Krill (euphausiids) are important prey for many mid and upper-trophic level marine organisms due to their global distribution, high biomass, and high energy content. Understanding drivers of krill habitat is essential for forecasting species range shifts, and to better understand how krill predators respond to climate change. Cimino et al. hypothesized that the distribution and abundance of krill species derived from ecosystem surveys in spring and summer relate to geomorphic features, coastal upwelling during the preceding winter, and spring mesoscale oceanographic conditions.

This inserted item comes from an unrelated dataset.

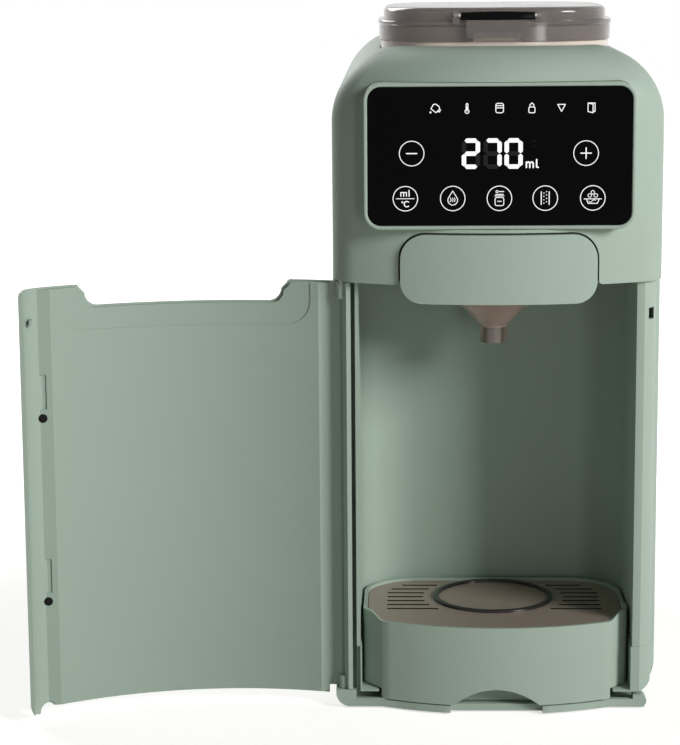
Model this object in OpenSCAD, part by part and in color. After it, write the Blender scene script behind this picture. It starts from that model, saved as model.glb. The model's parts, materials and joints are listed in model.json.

For each year from 2002 to 2018, Cimino et al. predicted their “Full model” onto environmental data in May from the core sampling region and the U.S. West Coast to compare the distribution and abundance of krill species. The “Full model” was tuned to the Spring season (May-June) and included a combination of important variables that were selected following three separate models that were hypothesized drivers of krill distribution: 1) geomorphology (Geomorphic model), 2) preceding winter upwelling dynamics (Winter model), and 3) ocean conditions during the survey (May model). The authors found that the total krill model, in general, showed a high abundance of krill from the nearshore to over the continental slope.
These maps summarize the annual “total krill” full model outputs to the temporal mean, maximum, and minimum total krill abundance across 2002-2018. The annual 2002-2018 data rasters were processed in Python using the xarray package to summarize the data.
In these maps, krill abundance is measured in ln(CPUE+1), which is “the abundance of all krill species in log-transformed catch-per-unit-effort”.